Nouveau undergoes a funny procedure called carbonic maceration, a winemaking method imparted to keep things light and loopy. Whole, uncrushed clusters of the just-picked Gamay grapes go into a vat and are sealed under a layer of carbon dioxide. Left to their own individual devices with no yeast added, the little grapes start fermenting all by their lonesome inside their own skins, until they burst open, finish fermenting, and voilá—you’ve got a wine that’s had very little mosh-pit skin contact, and so isn’t so very tannic. It tastes super fresh, fruity, and, well… new.
The whole point of its invention was to celebrate the harvest. And then it kind of took on a life of its own. In 1960, 10,000 cases of Beaujolais Nouveau were exported from France, said Franck Duboeuf yesterday, son of Georges, when he popped open the inaugural 2011 bottle after the break-dancers had finished their spinning and stepping. Within a decade, that number would increase to a million. By 1985, the genius marketing ploy of setting 12:01 a.m. of the third Thursday of the November as the official Nouveau release was enacted by the Institut National des Appellations d’Origine. And so the frenzy began.
Tannins add structure; tannins help a wine to age in comely manner.
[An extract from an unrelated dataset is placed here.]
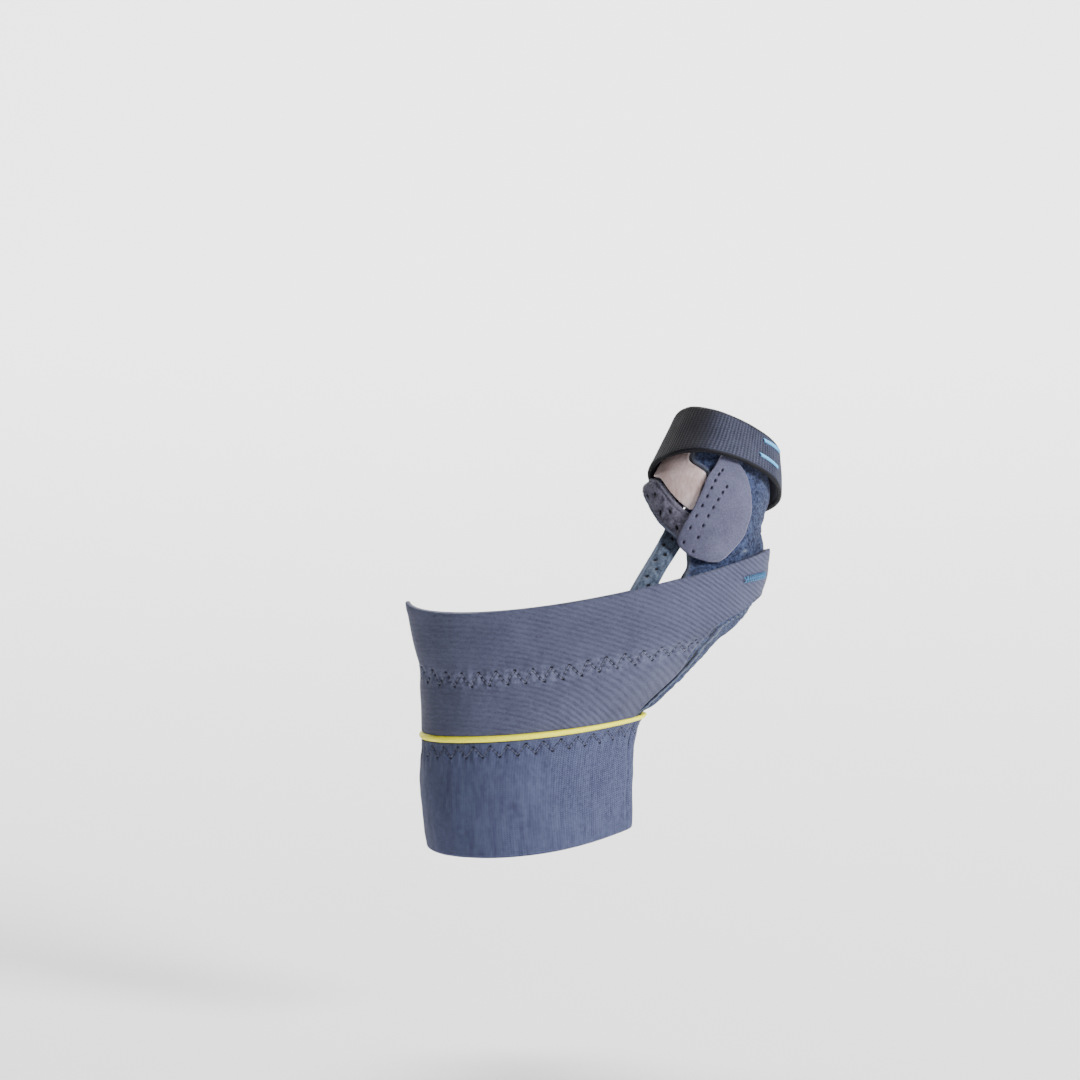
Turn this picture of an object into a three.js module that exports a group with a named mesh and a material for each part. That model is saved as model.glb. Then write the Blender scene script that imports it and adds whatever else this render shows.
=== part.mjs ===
// Thumb spica splint for a right hand, held open in the form that it has when worn.
//
// A cuff closes round the wrist. A broad elastic strap rises from it round the heel of the hand
// and lands on the outside of the thumb base. A padded saddle runs inside the strap from the wrist
// to the thumb, where a webbing ring, a web band and a tab hold it. A thin plate shows in the
// window between the saddle and the web band.
//
// Every piece lies on one of two unseen forms, the hand and the thumb. A form is a stack of oval
// sections. A place on it has an angle round the section, 0 at the thumb side, 180 at the little
// finger side, below 0 on the palm side and above 0 on the back. It has a height counted in
// sections, and a distance out from the form's face.
//
// The forms are drawn as the worn splint is seen from its palm side, +X to the thumb, +Y away
// from the viewer. There the wrist leans towards the viewer, and the last step stands it on +Z.

import * as THREE from 'three';

// Driving dimensions, in millimetres and degrees
const WRIST_WIDTH = 64;
const WRIST_DEPTH = 45;
const CUFF_HEIGHT = 34;
const THUMB_REACH = 72.7;
const HAND_DEPTH = 46;
const STRAP_HEIGHT = 45;
const THUMB_WIDTH = 36;
const THUMB_DEPTH = 28;
const THUMB_HEIGHT = 45;
const CUFF_WALL = 1.8;
const STRAP_WALL = 1.6;
const SADDLE_WALL = 2.4;
const BAND_WALL = 2.2;
const RING_WALL = 1.5;
const TAB_WALL = 1.5;
const PLATE_WALL = 1.0;
const PIPING = 2.0;
const RING_LIFT = 2.2;
const LAYER_GAP = 0.4;
const LEAN = 10;

// Places of the layers, measured out from a form's face
const STRAP_INSIDE = -STRAP_WALL;
const SADDLE_IN_SLEEVE = -Math.max(STRAP_WALL, CUFF_WALL) - LAYER_GAP;
const THENAR_IN_SLEEVE = STRAP_INSIDE - 2 * LAYER_GAP;
const BELOW_BAND = -BAND_WALL - LAYER_GAP;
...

But that ain’t Nouveau.
Hot or Hype?
Duboeuf is probably the most commercially and broadly famous of the Beaujolais producers, and certainly the most well-known for his splashy releases of the Nouveau. But among some wine circles, the producer gets a few eye-rolls for the Nouveau antics and what some believe to be an over-manipulated, over-marketed 750 milliliter bottle of hype. I came home from the lunch to myriad Nouveau grumblings and a minor rant from a fellow wine writer, who I like and respect, on Facebook: “It never ceases to amaze me how many wine people — many worthy of respect and admiration — lose their minds today for Beaujolais Nouveau. I don’t know if it’s the samples, the freebie lunches or what. It’s not good wine. You lose credibility with smart people.”
And I understood his rant. I mean, as I drifted around the room during lunch, there were a few people around me debating the Nouveau’s merits and comparing it to the vintage before—which, you know, seemed kind of silly; kind of like comparing the quality of last year’s Halloween candy corn to this. It’s Nouveau! Its merit is that it’s ripe and fruity and festive. But along the same lines, I also thought that my colleague’s rant was a little bit harsh. When Easter comes around, I love to eat Peeps. When Halloween hits the calendar, my hand dives into that bowl of candy corn. Is it great? No. But yes! It’s candy corn! And it’s fun. And that’s the whole point. No one really ponders Beaujolais Nouveau. How can you? You shouldn’t even be drinking it much past a month or so after it comes out. (Although once I walked into a local liquor store and on display was a box of last year’s Duboeuf; I never went back there again.) It’s not Village and it’s not Cru; it is simple and fun and fresh and grapey. And that’s what it’s supposed to be.
This year’s label was created by a Brooklyn-based graffiti artist named Caves. The scene he depicts looks like a Paris street café reimagined all mashed up with New York City circa the mid-80s, with the words “Beaujolais Nouveau” written as though tagged on the side of subway car with a can of white spray paint—a fleeting moment grasping at immortality. It’s maybe the coolest label I’ve seen on a bottle of Nouveau; it perfectly encapsulates what the wine is supposed to be all about.
“It’s a fast, short-lived wine,” said Caves, when he took the stage in a black pork-pie fedora and sunglasses. “… and life goes by real fast, too.”